Goal of the exercise.
Can you write out the whole listing exactly?

Input records.
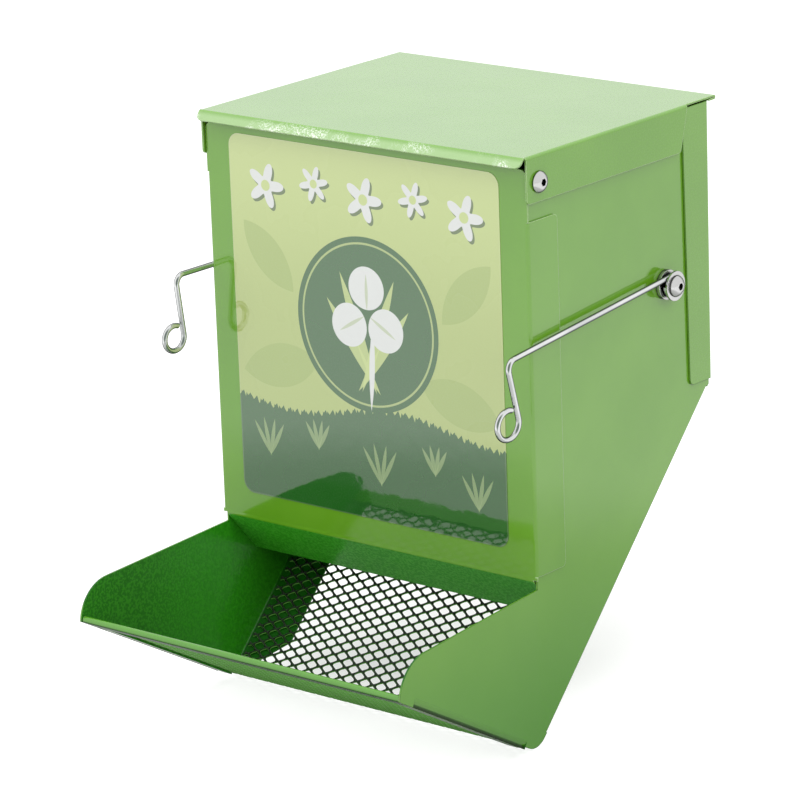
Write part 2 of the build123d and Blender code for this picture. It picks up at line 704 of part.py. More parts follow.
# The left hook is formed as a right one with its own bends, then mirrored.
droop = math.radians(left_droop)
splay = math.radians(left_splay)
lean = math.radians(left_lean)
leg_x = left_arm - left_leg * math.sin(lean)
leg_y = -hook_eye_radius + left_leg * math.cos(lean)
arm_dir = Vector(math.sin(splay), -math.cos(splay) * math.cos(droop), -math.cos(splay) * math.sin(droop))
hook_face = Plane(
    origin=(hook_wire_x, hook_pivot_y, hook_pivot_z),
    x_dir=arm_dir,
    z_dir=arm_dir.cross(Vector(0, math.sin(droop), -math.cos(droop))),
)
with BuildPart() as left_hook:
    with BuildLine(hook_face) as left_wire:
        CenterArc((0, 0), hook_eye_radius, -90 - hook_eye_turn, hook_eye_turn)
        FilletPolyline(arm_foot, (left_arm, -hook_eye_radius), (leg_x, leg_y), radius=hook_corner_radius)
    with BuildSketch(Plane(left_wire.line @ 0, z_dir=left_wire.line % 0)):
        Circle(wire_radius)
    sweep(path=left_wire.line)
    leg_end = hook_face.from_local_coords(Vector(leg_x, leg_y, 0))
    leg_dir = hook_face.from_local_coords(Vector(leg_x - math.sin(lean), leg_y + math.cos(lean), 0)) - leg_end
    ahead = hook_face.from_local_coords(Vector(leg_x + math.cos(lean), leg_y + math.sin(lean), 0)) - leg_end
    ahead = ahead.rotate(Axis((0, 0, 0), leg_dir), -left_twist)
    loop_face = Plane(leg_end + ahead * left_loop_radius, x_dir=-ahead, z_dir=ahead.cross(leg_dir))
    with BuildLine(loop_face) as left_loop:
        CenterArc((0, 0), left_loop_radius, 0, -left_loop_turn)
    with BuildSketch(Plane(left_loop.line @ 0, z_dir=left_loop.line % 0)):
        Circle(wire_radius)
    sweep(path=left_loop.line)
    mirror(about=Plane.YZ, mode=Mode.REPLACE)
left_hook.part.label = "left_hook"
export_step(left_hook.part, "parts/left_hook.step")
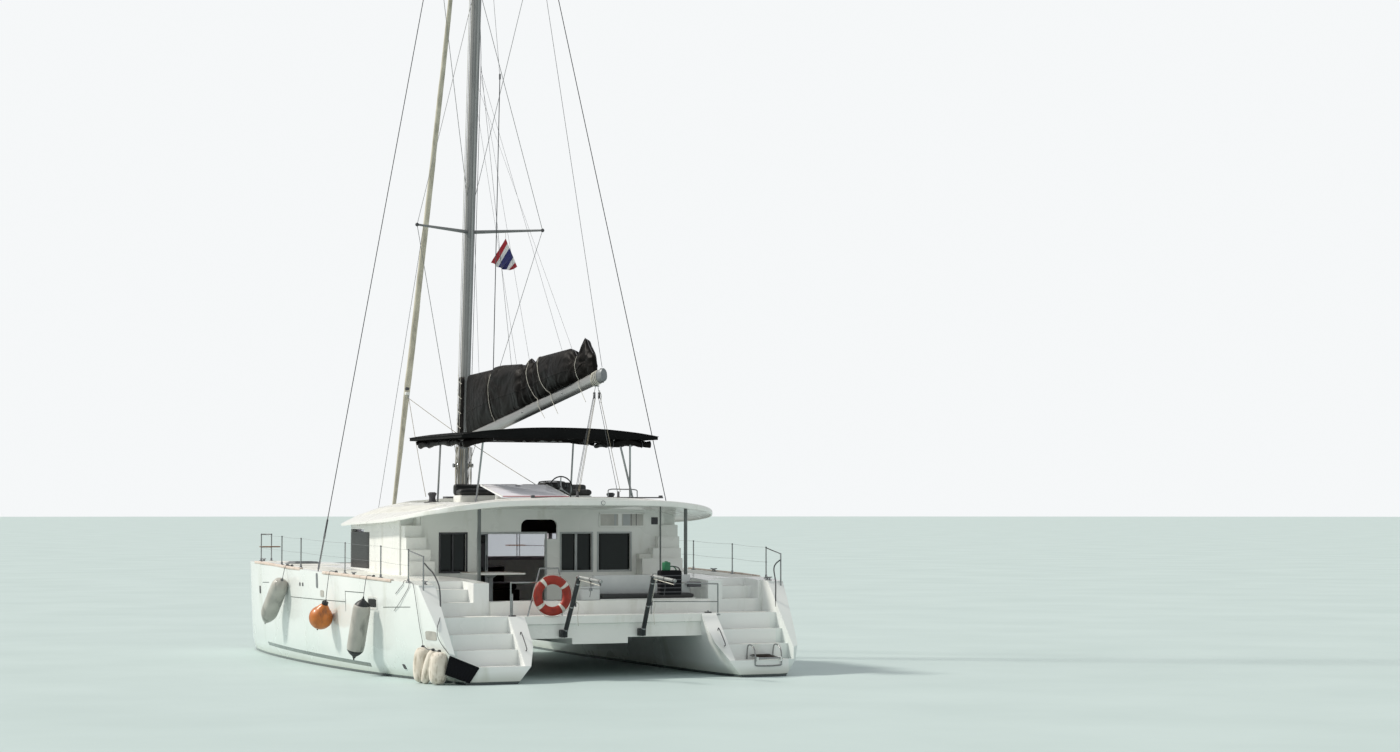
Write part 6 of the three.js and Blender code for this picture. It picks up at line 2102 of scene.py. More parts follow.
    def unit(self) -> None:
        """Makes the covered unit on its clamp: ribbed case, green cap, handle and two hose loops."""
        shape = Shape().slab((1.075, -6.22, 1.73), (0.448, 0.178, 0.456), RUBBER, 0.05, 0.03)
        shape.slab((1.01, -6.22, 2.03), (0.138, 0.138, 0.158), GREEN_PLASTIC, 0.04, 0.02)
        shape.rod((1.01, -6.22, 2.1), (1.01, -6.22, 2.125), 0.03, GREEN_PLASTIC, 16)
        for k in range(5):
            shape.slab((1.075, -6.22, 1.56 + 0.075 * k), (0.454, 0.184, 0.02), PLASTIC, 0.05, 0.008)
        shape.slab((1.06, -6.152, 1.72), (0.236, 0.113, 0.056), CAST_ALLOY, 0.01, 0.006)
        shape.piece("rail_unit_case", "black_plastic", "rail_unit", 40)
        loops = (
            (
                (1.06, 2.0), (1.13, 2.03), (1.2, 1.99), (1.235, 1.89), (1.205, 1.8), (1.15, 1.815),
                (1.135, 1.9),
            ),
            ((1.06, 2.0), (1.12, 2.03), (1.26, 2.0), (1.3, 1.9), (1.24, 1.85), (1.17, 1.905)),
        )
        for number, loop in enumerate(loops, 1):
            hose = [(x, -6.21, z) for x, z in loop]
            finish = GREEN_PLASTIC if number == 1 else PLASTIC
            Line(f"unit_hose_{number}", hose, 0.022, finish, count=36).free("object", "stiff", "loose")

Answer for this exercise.
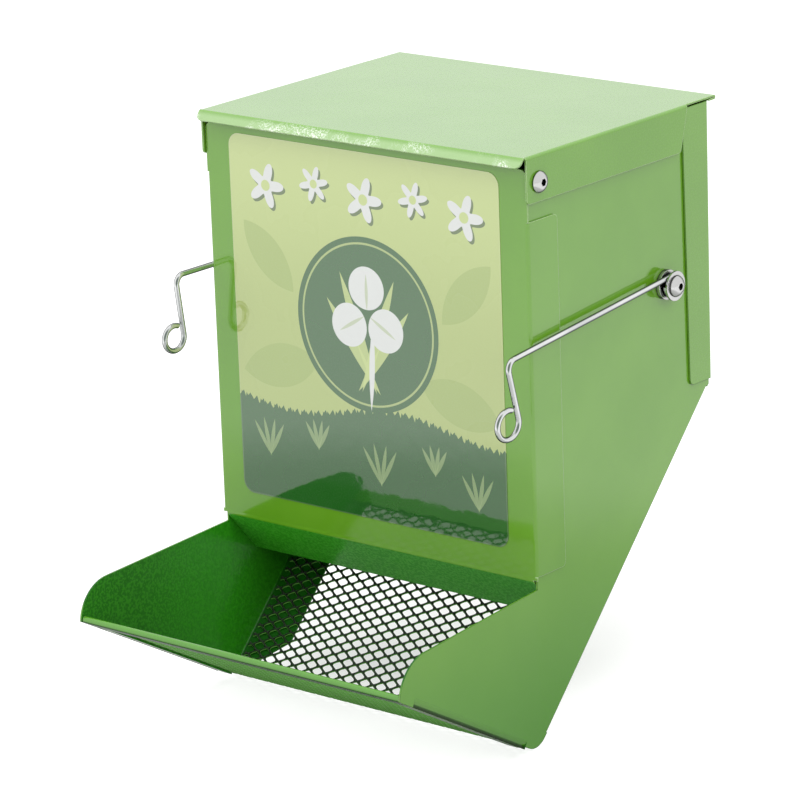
Write part 2 of the build123d and Blender code for this picture. It picks up at line 704 of part.py. More parts follow.
# The left hook is formed as a right one with its own bends, then mirrored.
droop = math.radians(left_droop)
splay = math.radians(left_splay)
lean = math.radians(left_lean)
leg_x = left_arm - left_leg * math.sin(lean)
leg_y = -hook_eye_radius + left_leg * math.cos(lean)
arm_dir = Vector(math.sin(splay), -math.cos(splay) * math.cos(droop), -math.cos(splay) * math.sin(droop))
hook_face = Plane(
    origin=(hook_wire_x, hook_pivot_y, hook_pivot_z),
    x_dir=arm_dir,
    z_dir=arm_dir.cross(Vector(0, math.sin(droop), -math.cos(droop))),
)
with BuildPart() as left_hook:
    with BuildLine(hook_face) as left_wire:
        CenterArc((0, 0), hook_eye_radius, -90 - hook_eye_turn, hook_eye_turn)
        FilletPolyline(arm_foot, (left_arm, -hook_eye_radius), (leg_x, leg_y), radius=hook_corner_radius)
    with BuildSketch(Plane(left_wire.line @ 0, z_dir=left_wire.line % 0)):
        Circle(wire_radius)
    sweep(path=left_wire.line)
    leg_end = hook_face.from_local_coords(Vector(leg_x, leg_y, 0))
    leg_dir = hook_face.from_local_coords(Vector(leg_x - math.sin(lean), leg_y + math.cos(lean), 0)) - leg_end
    ahead = hook_face.from_local_coords(Vector(leg_x + math.cos(lean), leg_y + math.sin(lean), 0)) - leg_end
    ahead = ahead.rotate(Axis((0, 0, 0), leg_dir), -left_twist)
    loop_face = Plane(leg_end + ahead * left_loop_radius, x_dir=-ahead, z_dir=ahead.cross(leg_dir))
    with BuildLine(loop_face) as left_loop:
        CenterArc((0, 0), left_loop_radius, 0, -left_loop_turn)
    with BuildSketch(Plane(left_loop.line @ 0, z_dir=left_loop.line % 0)):
        Circle(wire_radius)
    sweep(path=left_loop.line)
    mirror(about=Plane.YZ, mode=Mode.REPLACE)
left_hook.part.label = "left_hook"
export_step(left_hook.part, "parts/left_hook.step")
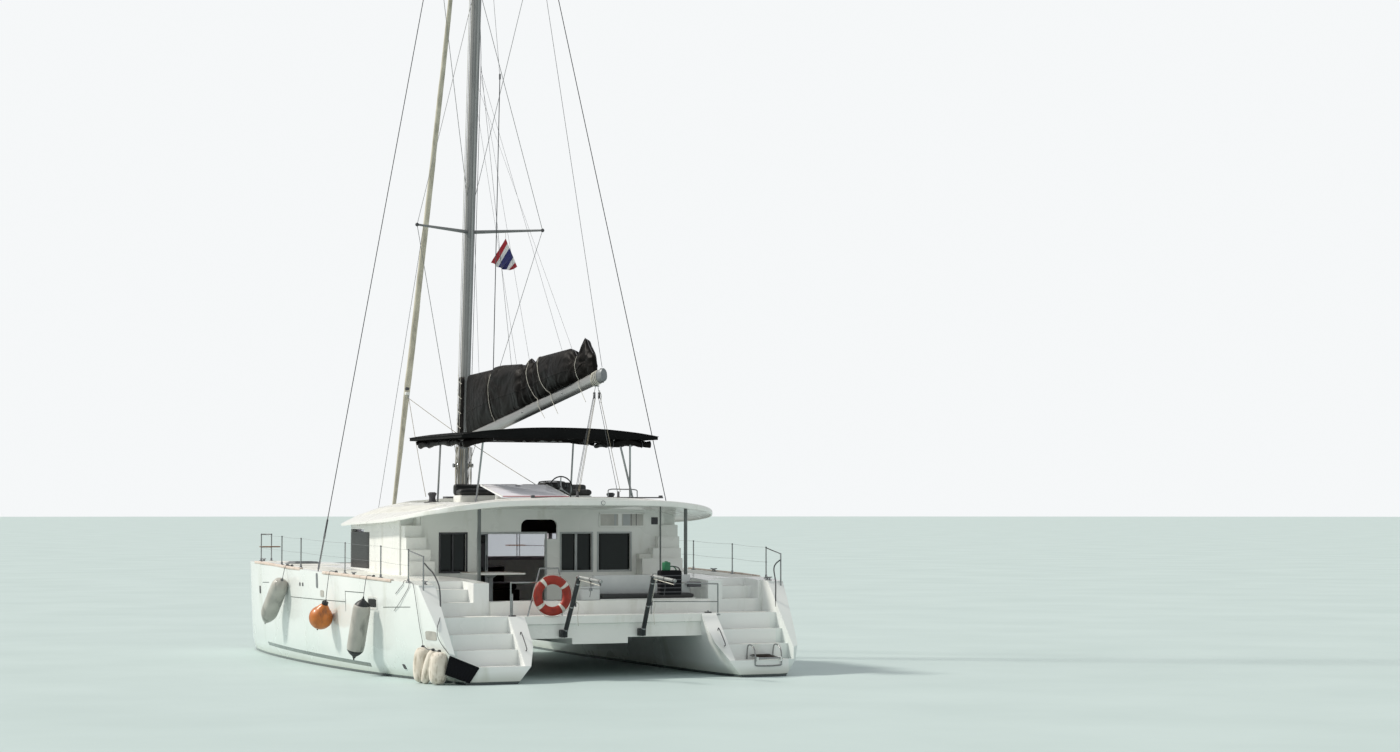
Write part 6 of the three.js and Blender code for this picture. It picks up at line 2102 of scene.py. More parts follow.
    def unit(self) -> None:
        """Makes the covered unit on its clamp: ribbed case, green cap, handle and two hose loops."""
        shape = Shape().slab((1.075, -6.22, 1.73), (0.448, 0.178, 0.456), RUBBER, 0.05, 0.03)
        shape.slab((1.01, -6.22, 2.03), (0.138, 0.138, 0.158), GREEN_PLASTIC, 0.04, 0.02)
        shape.rod((1.01, -6.22, 2.1), (1.01, -6.22, 2.125), 0.03, GREEN_PLASTIC, 16)
        for k in range(5):
            shape.slab((1.075, -6.22, 1.56 + 0.075 * k), (0.454, 0.184, 0.02), PLASTIC, 0.05, 0.008)
        shape.slab((1.06, -6.152, 1.72), (0.236, 0.113, 0.056), CAST_ALLOY, 0.01, 0.006)
        shape.piece("rail_unit_case", "black_plastic", "rail_unit", 40)
        loops = (
            (
                (1.06, 2.0), (1.13, 2.03), (1.2, 1.99), (1.235, 1.89), (1.205, 1.8), (1.15, 1.815),
                (1.135, 1.9),
            ),
            ((1.06, 2.0), (1.12, 2.03), (1.26, 2.0), (1.3, 1.9), (1.24, 1.85), (1.17, 1.905)),
        )
        for number, loop in enumerate(loops, 1):
            hose = [(x, -6.21, z) for x, z in loop]
            finish = GREEN_PLASTIC if number == 1 else PLASTIC
            Line(f"unit_hose_{number}", hose, 0.022, finish, count=36).free("object", "stiff", "loose")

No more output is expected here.